残念ながら全国レベルのハザードマップでは分解能に限界があるので、どこまで地域差が具体に表現されているかというとかなり厳しいものがありますが、これをベースに基礎自治体(市町村)がより実践的なハザードマップに発展させていくこと(そこには各地域によってさらに創意工夫ができるはずです)が期待されているのです。
次に、ハザードの評価がこのように表現されたものを私達は社会的にどのように受容し、未来に役立てて行くべきなのかという点については、政府の地震調査研究推進本部もあまり明確に打ち出していません。むしろ現時点では受け手にゆだねられているように思います。例えばハザード評価の高いところに住んでいる人が、これから家を建てるときにハザードの低いところを選ぶかどうかということを考えてみましょう。実際、住宅を新築する人がどのようなリスク感やリスクに対する振る舞いをするかという点についてはさまざまな研究がありますが、私達もいくつかの世代モデルを対象にして、居住地選択に関する調査を行ったことがあります。結論から言うと、現代に生きる私たちは生活の利便性や、平時の環境の快適性はそれなりに志向するものの、災害時の安全性はさほど高く求めていないという結論になりました。現在はおそらく東日本大震災の影響を受けて海岸にごく近い場所は避けるような傾向が高まっているとは思いますが、全体的にはどこに住むかを規定する要素は仕事や通学、生活圏との兼ね合いが第一義で影響しているようです。個々の住宅の性能が高まることによって、むしろどこに住んでもあまり(危険性は)違わないという認識が社会的には高まっているのかもしれません。この点についてはさらに突っ込んだ調査分析が必要です。

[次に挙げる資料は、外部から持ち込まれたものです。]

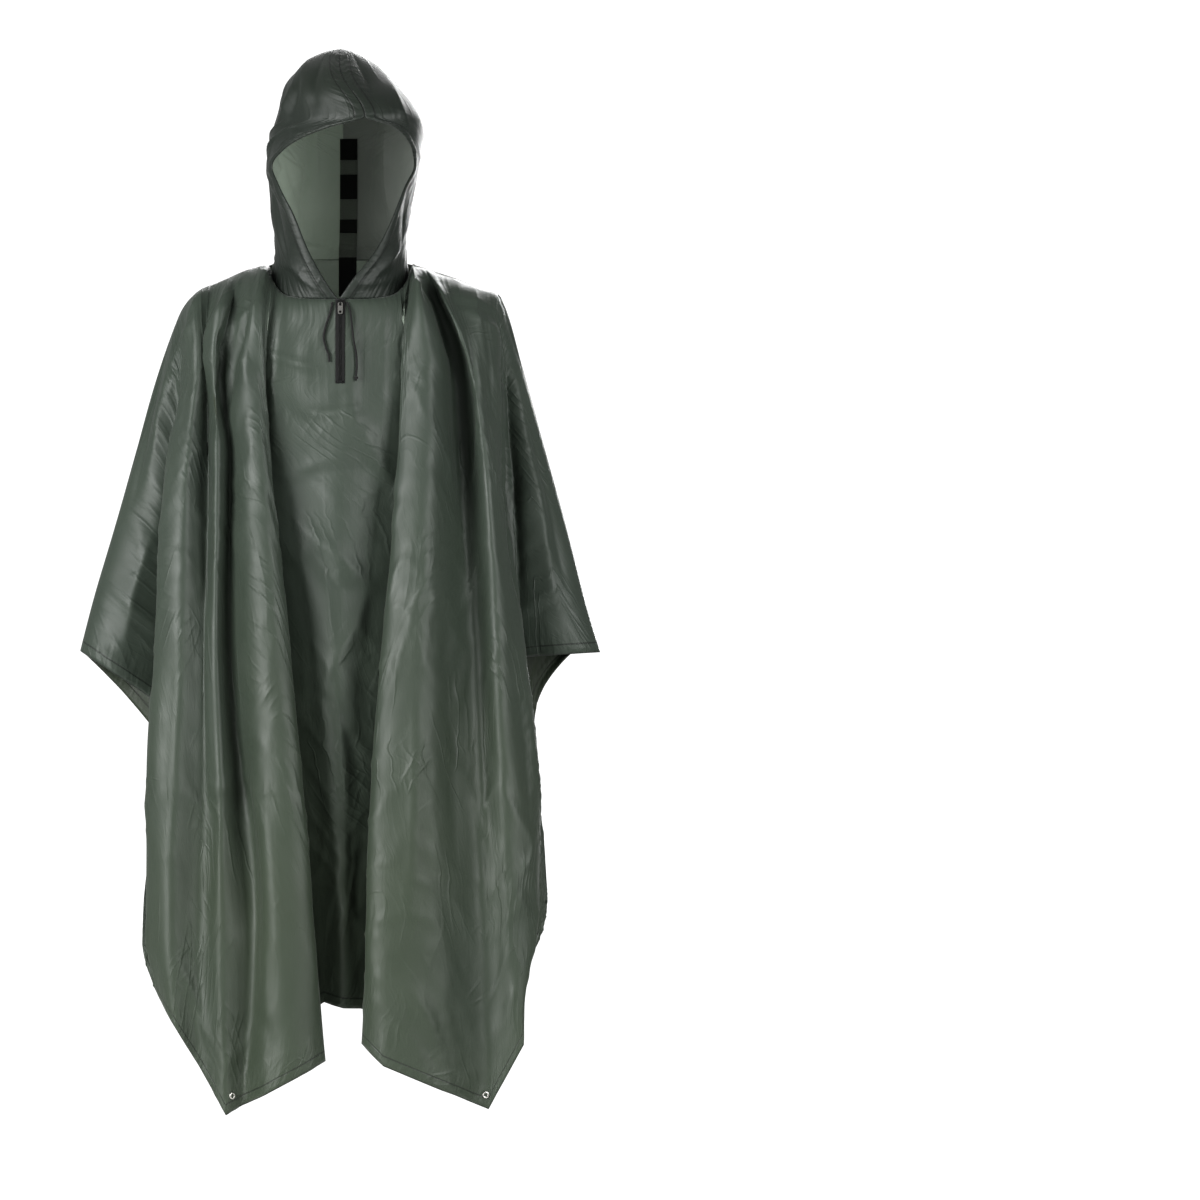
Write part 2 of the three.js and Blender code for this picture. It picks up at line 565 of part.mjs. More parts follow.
// A rounded rectangle about a middle.
function roundedShape(width, bottom, top, corner) {
  const half = width / 2;
  const shape = new THREE.Shape();
  shape.moveTo(-half + corner, bottom);
  shape.lineTo(half - corner, bottom);
  shape.quadraticCurveTo(half, bottom, half, bottom + corner);
  shape.lineTo(half, top - corner);
  shape.quadraticCurveTo(half, top, half - corner, top);
  shape.lineTo(-half + corner, top);
  shape.quadraticCurveTo(-half, top, -half, top - corner);
  shape.lineTo(-half, bottom + corner);
  shape.quadraticCurveTo(-half, bottom, -half + corner, bottom);
  return shape;
}

// The slider with the bridge that its pull hangs from, standing on the zip tape.
function sliderGeometry() {
  const outline = roundedShape(slider.width, -slider.length / 2, slider.length / 2, slider.corner);
  const body = new THREE.ExtrudeGeometry(outline,
    { depth: slider.height, bevelEnabled: false, curveSegments: 4 });
  const arch = new THREE.Shape();
  const rise = bridge.opening + bridge.wall;
  arch.moveTo(-bridge.half, -0.5);
  arch.lineTo(-bridge.half, rise - 1);
  arch.quadraticCurveTo(-bridge.half, rise, -bridge.half + 1, rise);
  arch.lineTo(bridge.half - 1, rise);
  arch.quadraticCurveTo(bridge.half, rise, bridge.half, rise - 1);
  arch.lineTo(bridge.half, -0.5);
  arch.lineTo(bridge.half - bridge.wall, -0.5);
  arch.lineTo(bridge.half - bridge.wall, bridge.opening);
  arch.lineTo(-bridge.half + bridge.wall, bridge.opening);
  arch.lineTo(-bridge.half + bridge.wall, -0.5);
  const loop = new THREE.ExtrudeGeometry(arch,
    { depth: bridge.width, bevelEnabled: false, curveSegments: 3 });
  loop.translate(0, 0, -bridge.width / 2).rotateY(Math.PI / 2).rotateX(Math.PI / 2);
  loop.translate(0, 0, slider.height);
  return fromSolid(solid(body).add(solid(loop)));
}

// The flat pull, hung from the middle of its own bar at the origin.
function pullGeometry() {
  const top = pull.bar / 2;
  const outline = roundedShape(pull.width, -pull.length, top, pull.corner);
  const eye = new THREE.Path();
  const half = pull.eyeWidth / 2;
  eye.moveTo(-half, -top);
  eye.lineTo(-half, -pull.eyeEnd);
  eye.lineTo(half, -pull.eyeEnd);
  eye.lineTo(half, -top);
  outline.holes.push(eye);
  const ring = new THREE.Path();
  ring.absarc(0, -pull.length + pull.corner + 0.4, pull.hole, 0, 2 * Math.PI, true);
  outline.holes.push(ring);
  const plate = new THREE.ExtrudeGeometry(outline,
    { depth: pull.wall, bevelEnabled: false, curveSegments: 5 });
  return plate.translate(0, 0, -pull.wall / 2);
}

// A free end of the drawcord, hung just off the front panel.
function cordCurve(grid, route) {
  return new THREE.CatmullRomCurve3(route.map(([x, z, room]) => {
    const { point, normal } = onCloth(grid, x, z, -1);
    return point.setY(point.y - (clothWall / 2 + room + cord.diameter / 2) / Math.abs(normal.y));
  }));
}

function cordGeometry(curve) {
  const section = new THREE.Shape();
  for (let i = 0; i < cord.sides; i += 1) {
    const turn = 2 * Math.PI * i / cord.sides;
    const [x, y] = [Math.cos(turn) * cord.diameter / 2, Math.sin(turn) * cord.diameter / 2];
    if (i === 0) section.moveTo(x, y);
    else section.lineTo(x, y);
  }
  return new THREE.ExtrudeGeometry(section, { steps: cord.steps, extrudePath: curve });
}

const frontGrid = panelGrid({ right: frontSleeveRight, folds: frontFolds, left: frontSleeveLeft },
  -1, frontCreases, panelRows, 2);
const backGrid = panelGrid({ right: backSleeveRight, folds: backFolds, left: backSleeveLeft },
  1, backCreases, panelRows, 2);
frontGrid.reverse();

const poncho = new THREE.Group();

function add(name, geometry, colour, metalness = 0, roughness = 0.5) {
  geometry.computeVertexNormals();
  const material = new THREE.MeshStandardMaterial({ color: colour, metalness, roughness });
  const mesh = new THREE.Mesh(geometry, material);
  mesh.name = name;
  poncho.add(mesh);
  return mesh;
}

// the sheet, front and back, and the two hood halves
add('body_front', holedPanel(frontGrid, frontEyelets, -1), clothColour);
add('body_back', holedPanel(backGrid, backEyelets, 1), clothColour);
const hoodHalves = { right: hoodGrid(-1), left: hoodGrid(1) };
add('hood_right', sheet(hoodHalves.right, clothWall), clothColour);
add('hood_left', sheet(hoodHalves.left, clothWall), clothColour);

// the zip on the front, from its tape outward
const tapeLift = clothWall / 2 + layGap + zip.tapeWall / 2;
const zipStrip = tapeGrid(frontGrid, zip.x, zip.tapeWidth, zip.top, zip.bottom, zip.steps, tapeLift);
add('zip_tape', sheet(zipStrip, zip.tapeWall), blackColour);

function onTape(z) {
  const { point, normal } = onCloth(frontGrid, zip.x, z, -1);
  normal.setX(0).normalize();
  return seat(point.addScaledVector(normal, tapeLift + zip.tapeWall / 2 + seamGap), normal);
}

const sliderSeat = onTape(slider.z);
const hingeHeight = slider.height + bridge.opening / 2;
add('zip_slider', sliderGeometry(), blackColour, 0.4).applyMatrix4(sliderSeat);
const hinge = new THREE.Vector3(0, 0, hingeHeight).applyMatrix4(sliderSeat);
const hang = new THREE.Matrix4().extractRotation(sliderSeat).setPosition(hinge);
add('zip_pull', pullGeometry(), metalColour, 1, 0.35).applyMatrix4(hang);
const bar = new THREE.BoxGeometry(stop.width, stop.height, stop.depth).translate(0, 0, stop.depth / 2);
add('zip_stop', bar, blackColour).applyMatrix4(onTape(zip.bottom + stop.height));

// the drawcord's two free ends and the knot on the longer one
const rightRoute = cordCurve(frontGrid, cordRight);
const leftRoute = cordCurve(frontGrid, cordLeft);
add('drawcord_right', cordGeometry(rightRoute), blackColour);
add('drawcord_left', cordGeometry(leftRoute), blackColour);
const knotPlace = leftRoute.getPoint(1).addScaledVector(leftRoute.getTangent(1), cord.knot + seamGap);
const knot = new THREE.SphereGeometry(cord.knot, 10, 7);
add('drawcord_knot', knot, blackColour).position.copy(knotPlace);

// hook and loop tape inside the hood, and its four patches
const inward = clothWall / 2 + layGap + tape.wall / 2;
const hoodStrip = hoodTapeGrid(hoodHalves, tape.top, tape.bottom, inward, tape.steps);
add('hood_tape', sheet(hoodStrip, tape.wall), blackColour);
loopSteps.forEach(([first, last], i) => {
  const patch = hoodStrip.map((column) => column.slice(first, last + 1));
  add(`hood_loop_${i + 1}`, sheet(patch, tape.wall, -tape.wall - seamGap), blackColour);
});

// an eyelet at each corner of the sheet
const corners = [['front_right', frontGrid, frontEyelets[0], -1],
  ['front_left', frontGrid, frontEyelets[1], -1],
  ['back_right', backGrid, backEyelets[0], 1],
  ['back_left', backGrid, backEyelets[1], 1]];
for (const [place, grid, [x, z], side] of corners) {
  add(`eyelet_${place}`, eyeletGeometry(), metalColour, 1, 0.3).applyMatrix4(eyeletSeat(grid, x, z, side));
}

export default poncho;
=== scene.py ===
import math
import bpy
import numpy as np
from mathutils import Matrix, Vector
from mathutils.bvhtree import BVHTree


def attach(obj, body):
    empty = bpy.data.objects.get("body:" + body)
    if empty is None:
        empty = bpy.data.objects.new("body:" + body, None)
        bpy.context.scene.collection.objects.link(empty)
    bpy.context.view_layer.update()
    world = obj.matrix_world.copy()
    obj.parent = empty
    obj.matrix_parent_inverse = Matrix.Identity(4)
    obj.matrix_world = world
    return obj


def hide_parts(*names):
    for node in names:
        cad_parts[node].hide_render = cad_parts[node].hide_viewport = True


# A hooded rain poncho of coated taffeta, worn. The tables are in millimetres, as the cut was
# planned, and become metres where a mesh is made. +Z is up and the front faces -Y.

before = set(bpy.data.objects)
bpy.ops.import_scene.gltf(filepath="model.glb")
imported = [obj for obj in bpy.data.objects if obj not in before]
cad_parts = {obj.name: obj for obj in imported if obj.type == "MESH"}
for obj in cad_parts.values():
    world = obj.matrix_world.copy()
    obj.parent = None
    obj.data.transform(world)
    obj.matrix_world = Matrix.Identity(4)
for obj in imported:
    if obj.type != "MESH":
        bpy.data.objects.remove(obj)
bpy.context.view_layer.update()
scene = bpy.context.scene
mm = 0.001


# camera: square on to the front, at the photograph's height, far off so that nothing leans
cameraPlace = {"across": 0.363, "height": -0.434, "distance": 12.0, "pictureWidth": 1.68}
cameraData = bpy.data.cameras.new("camera")
cameraData.sensor_width = 36
cameraData.lens = 36 * cameraPlace["distance"] / cameraPlace["pictureWidth"]
cameraData.clip_end = 60
camera = bpy.data.objects.new("camera", cameraData)
camera.location = (cameraPlace["across"], -cameraPlace["distance"], cameraPlace["height"])
camera.rotation_euler = (math.radians(90), 0, 0)
scene.collection.objects.link(camera)
scene.camera = camera
scene.view_settings.view_transform = "Standard"
scene.view_settings.look = "Medium High Contrast"
print("camera is set")


# materials

def linear(hexColour):
    parts = [int(hexColour[i:i + 2], 16) / 255 for i in (1, 3, 5)]
    return [p / 12.92 if p <= 0.04045 else ((p + 0.055) / 1.055) ** 2.4 for p in parts] + [1.0]


def addNode(tree, kind, settings=None, **inputs):
    # inputs are named after their sockets, with _ for a space, or _ and the socket's number;
    # a socket as the value makes a link
    node = tree.nodes.new(kind)
    for key, value in (settings or {}).items():
        setattr(node, key, value)
    for key, value in inputs.items():
        place = int(key[1:]) if key[1:].isdigit() else key.replace("_", " ")
        socket = node.inputs[place]
        if isinstance(value, bpy.types.NodeSocket):
            tree.links.new(value, socket)
        else:
            socket.default_value = value
    return node


def newMaterial(name):
    material = bpy.data.materials.new(name)
    material.use_nodes = True
    material.node_tree.nodes.clear()
    return material, material.node_tree


def finishMaterial(tree, **shader):
    principled = addNode(tree, "ShaderNodeBsdfPrincipled", **shader)
    addNode(tree, "ShaderNodeOutputMaterial", Surface=principled.outputs["BSDF"])


def ramp(tree, factor, stops):
    node = addNode(tree, "ShaderNodeValToRGB", Fac=factor)
    elements = node.color_ramp.elements
    while len(elements) < len(stops):
        elements.new(0.5)
    for element, (place, value) in zip(elements, stops):
        element.position = place
        element.color = value if hasattr(value, "__len__") else (value, value, value, 1)
    return node.outputs["Color"]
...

もちろん地震動予測地図が公表され社会的に広く利用されることで、社会全体のリスクが低減することが望ましいのですから、ハザードの高いところの方のほうが、より耐震性や地域の防災性(不燃化や低密度化など)に関心を持って対策をとっていただきたいのは確かですが、肝心なのは、これが次に発生する地震の地理的予知を表現したものではないという点が、専門家でない限りなかなか理解しがたいことにあるといえるでしょう。極端に言えば明日も日本のどこかで確実に地震は起きる(規模はわかりません)ことは間違いない(日本では一日に数千回の地震が起きているようです)、しかしそれが具体的にどこだということや、被害が生じるほど大きいかどうかを特定するすべを我々が持っていない以上、ハザードマップで色が濃いところが、色が薄いところと比べて、明日のために特別な備えをするべきだという根拠にはなりにくいという点にあります。ですので、当分の間は(かなりの確実度で地震予知が可能になれば別ですが)私達は震度6のような強い地震動にいつ晒されてもいいように、対策をとっておくことが求められるということになるでしょう。
一方では長い目で見れば、ハザードの高いところに構造物を作り強い地震動にさらされるようにするよりは、ハザードの低いところに作ってそれを出来るだけ避けたほうが合理的なわけですので、土木構造物のような(土木は100年の計だそうですので)長い時間スケールの中で考えるものについては、ハザード評価の結果をより積極的に反映すべきなのだといえるでしょう。(今回のハザードマップの公表では低頻度だけれども大きい地震動が期待されるような地震の影響も反映しやすくするという観点から非常に長い再現期間のマップも公表されてはいます。)そこで思い当たるのが原発です。本来、原子力発電所の立地などというものは、地震動予測地図をよく踏まえた上で場所を決めるべきだったのではないでしょうか。実際、既設の原子力発電所みな地震動予測地図ができる前に立地が決まっていたものでしょうから、いまさら場所を見直すことはできないのかもしれませんが、原発が立地する前に東日本大震災が起きていれば、プレート境界が地表に近く、かつ海溝に巨大地震が発生すれば極めて高い津波が容易に想定される太平洋沿岸に原子力施設が並び立つという現在の事態は無かったのではないかと思います。(だからと言って日本海側に原発銀座ができてしまってもよいというわけではありません。念のため。)
ハザードはリスクが伴うものについて科学が迫ることのできるわかりやすい一つの指標であり尺度です。ハザードをどうとらえ、社会活かすか、いろいろな問題があるとは思いますが、何より大切なのはハザード情報を隠さないで積極的に社会に出すことにあると思います。もちろん受け手である市民の側にもハザードをちゃんと理解し、自分のリスクに読み替えていく能力が求められるのは当然です。ただ市民にどう受け取られるかわからないからということを理由に、ハザード評価を埋もれさせておくことは、より大きな問題を惹起する気がします。
専門家の大切な役割は、ハザード情報をきちんと自分のリスク情報に置き換えられる環境を積極的に構築するところにあると私は考えています。